Wonderful. Thank you very much. We're very squeezed on time. If anybody in the audience has any question, please you're able to do so after this presentation. I can just round off with one question, I guess. If you look at your exposure right now, 30% is demand side, 70% is supply side.

You're aiming for a 50-50 split to become more and more vertically integrated. What's the goal of that? What do you achieve by doing so?

Christian Duus
CFO, Verve Group

There's two reasons. The systems that we provide, which are more on the supply side, if we also have the demand side, and this is the systems where advertisers put in their preferences in their campaign, it's essentially a digital marketing campaign planner. If we own and facilitate both of these, then we can make a much better return, much more direct measurement for the advertiser and ensure that the money is channeled the right place. It really has, you can be much more efficient for the advertiser. Unfortunately, in this industry, there's a lot of middlemen, and everybody takes their share. It's not uncommon.

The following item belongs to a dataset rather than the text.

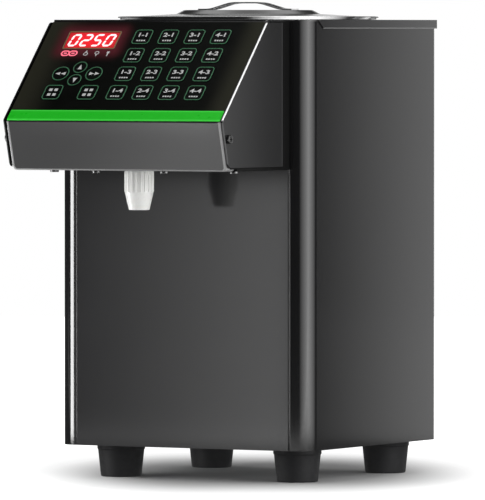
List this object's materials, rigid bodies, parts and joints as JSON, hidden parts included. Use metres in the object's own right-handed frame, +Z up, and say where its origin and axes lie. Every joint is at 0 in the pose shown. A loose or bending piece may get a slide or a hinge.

There are examples where if you invest $10 million in your marketing budget, that actually only 20% of that $10 million, so $2 million, is actually buying inventory. We know that because there are ongoing cases against Google in the U.S. from the DOJ. We know that in certain cases, Google takes 80% of the value chain. We believe we can do that much more efficiently, provide a much more efficient and much more value to the advertiser. That's number one. Number two is we earn a fee for providing the software on the publisher side. It's a revenue share. If we also provide the technology on the buy side and demand side, we essentially capture more of the value chain and that increases our revenues. It is a value chain expansion for us as well. There are the network effects.

The more demand we have, the more interesting we are for supply partners and vice versa.

Nikola Kalanoski
Equity Research Analyst, ABG

Wonderful. Thank you very much for that exhaustive answer. Thank you, Christian. Thank you to everybody else for listening in. Thank you.